Most of us are familiar with the biblical origins of Christmas, but even before Jesus was born, some form of “Christmas” was already celebrated by different early civilizations.
For example, the ancient Norse had had a winter celebration known as Yule for centuries. Around the 21st of December, fathers and sons would bring home evergreens to remind themselves of the life that would return after harsh winters. During Yule, families would sit together in a fire both for warmth and as a ritual for good fortune come spring.
The ancient Romans also had their own festivities in December. A week before the winter solstice, Romans held the holiday of Saturnalia in honor of the god Saturn. Saturn was the god of agriculture, so in hopes of a good harvest, the Romans held lavish feasts of food and drinks in his honor.
At the same time, another sect was composed of Roman soldiers and government officials who worshiped the sun god Mithra. They had a special celebration in honor of their god on the 25th of December, the day of Mithra’s birth. For them, the said date was the holiest day of the year — and it’s not a coincidence that we also celebrate Christmas on that day.
Christianity’s growing influence by the first century AD put into question the pagan traditions of the empire. While the Church wanted a way to celebrate the birth of Christ, they could not agree on its definitive date since the Bible makes no mention of it. Given this predicament, both historians and theologians theorize that the Church decided to celebrate Christ’s birth on December 25 as a calculated move to bring in more followers.
Since Romans already celebrated Mithra's birth on the said date, it would be advantageous to coop the festivities in favor of the Christian faith. So, in the fourth century, the church officially declared December 25 as the day of Jesus's nativity.
As time went on, the church absorbed other pagan practices instead of outlawing them. For example, the Yule tradition of bringing in trees indoors was adopted into Christianity by placing apples on their branches to symbolize the Garden of Eden. Eventually, the apples were replaced with the Christmas ornaments we all know and love.

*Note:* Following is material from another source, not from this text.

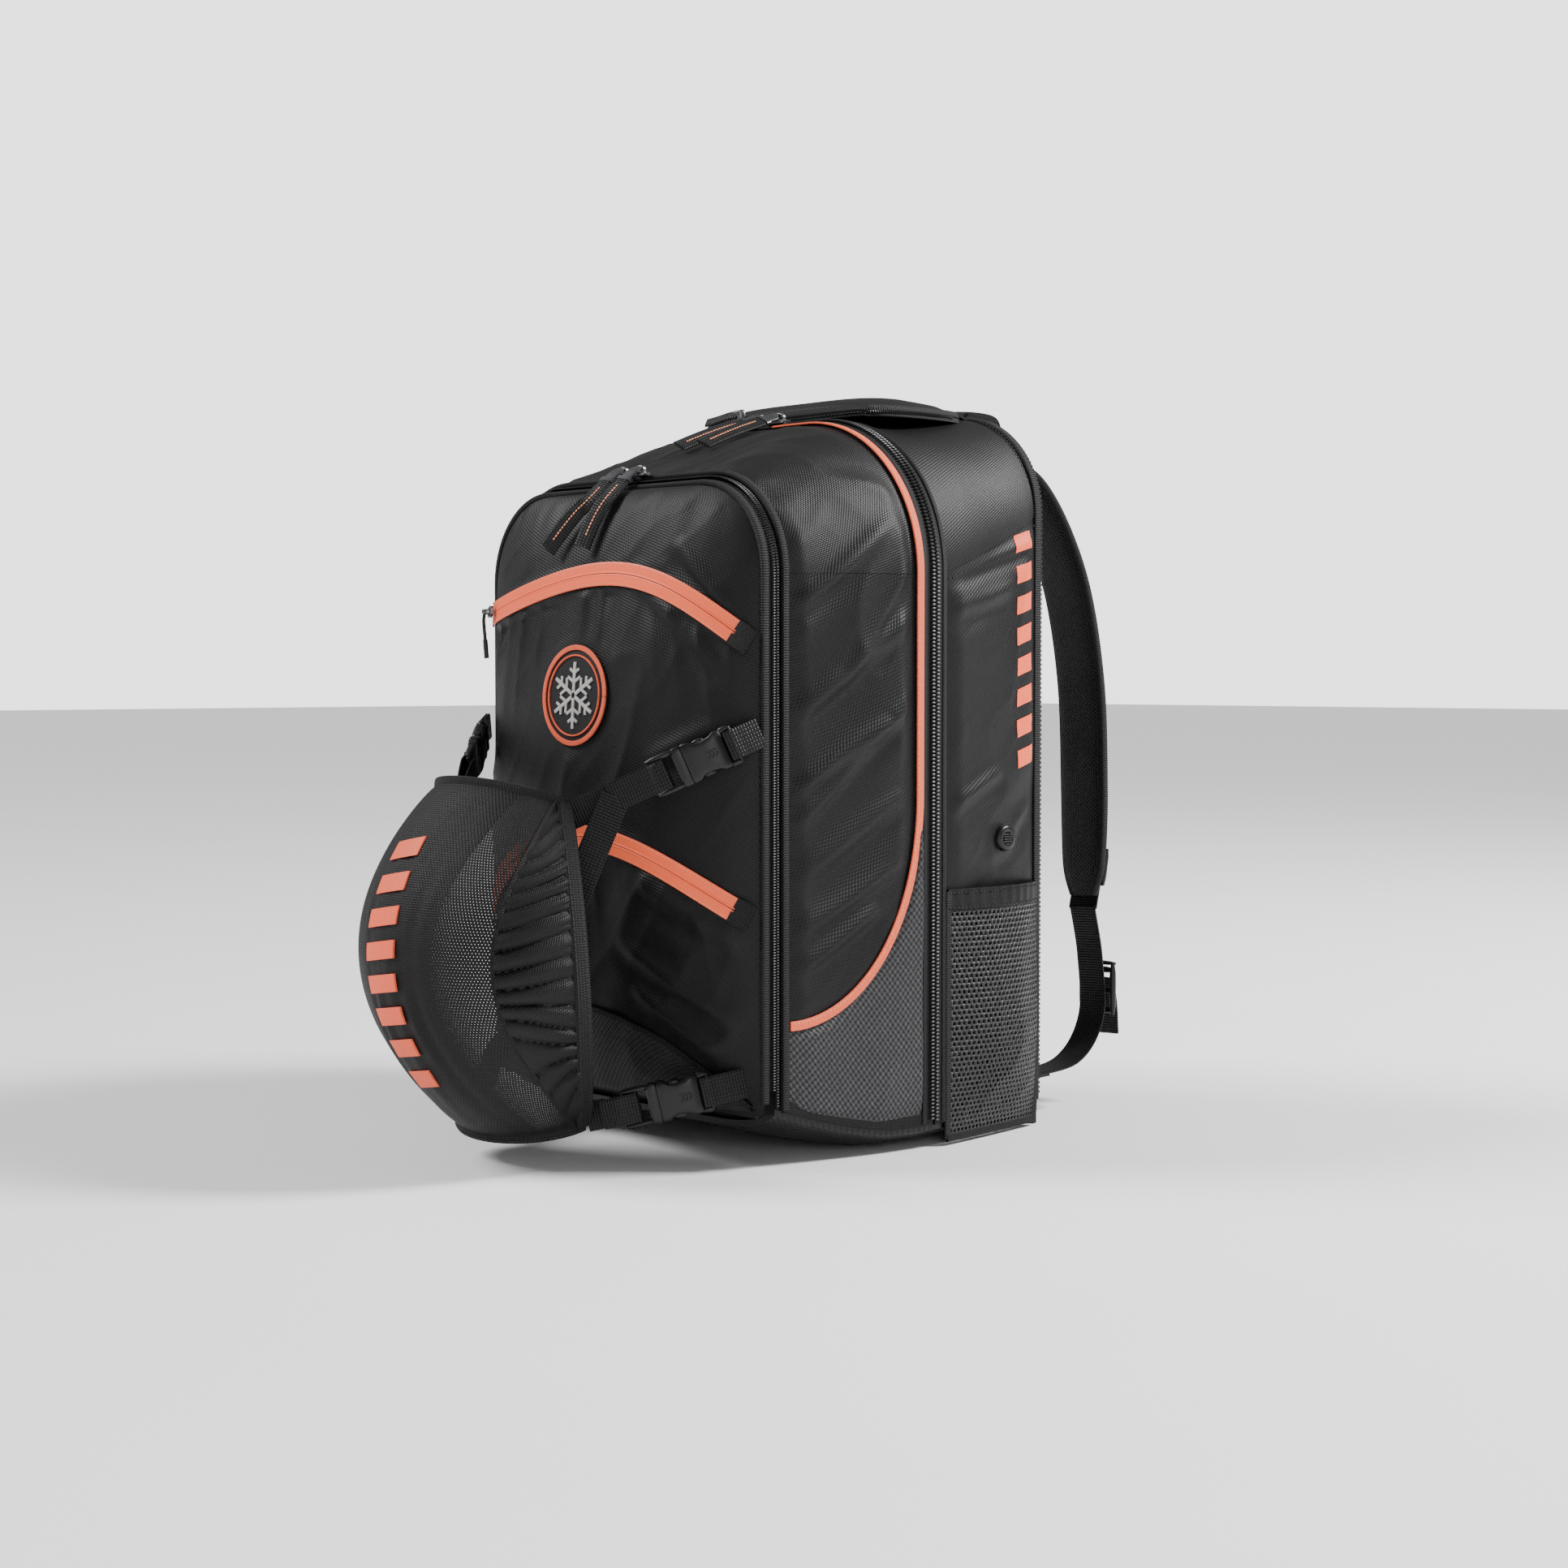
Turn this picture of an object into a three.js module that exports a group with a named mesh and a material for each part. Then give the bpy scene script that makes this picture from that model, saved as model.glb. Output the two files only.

This winter holiday wouldn’t be what it is without gift-giving and Santa Claus.
Christmas presents can be traced back to the Roman custom of gift-giving on New Year’s Day. After the Church declared that Christ’s official date of birth was on December 25, the tradition of gift-giving became tied to how the three wise men presented gifts in the nativity. These traditions were tied in nicely with the legend of Saint Nicolas, a gift-giving bishop from Turkey.
After the death of Saint Nicholas in the 4th century, a cheerful gift-giving practice spread in Holland and across Europe to commemorate the anniversary of his death. On December 6, well-behaved children would wake up to a toy from the kind saint, while bad children sulked after receiving nothing. Some regions referred to the man as “Sinterklaas,” a way of saying, Saint Nicholas.
Fifteen centuries later, in America, a retelling of the Saint’s story was created by Clement Clark Moore. He was a seminary professor who wrote a poem called “The Night Before Christmas.” He described a cheerful man named Santa Claus and how he used reindeers and children to give gifts during Christmas Eve. And while the poem was popular, it left the exact image of Santa to the imagination of its readers.
However, in 1863, the image of Santa was immortalized by cartoonist Thomas Nast. The artist from Harper Weekly drew Santa round, tall, and jolly. He had a full white beard and carried a sack filled with toys to spread the holiday cheer.
Add all of these elements to the millions of dollars spent advertising gift-giving and the holiday spirit, and we’ve got Christmas.
This holiday is a celebration born from ancient traditions, religion, literature, and commercial interests. However, despite its capitalist overtones, I do hope your holidays are filled with love and cheer.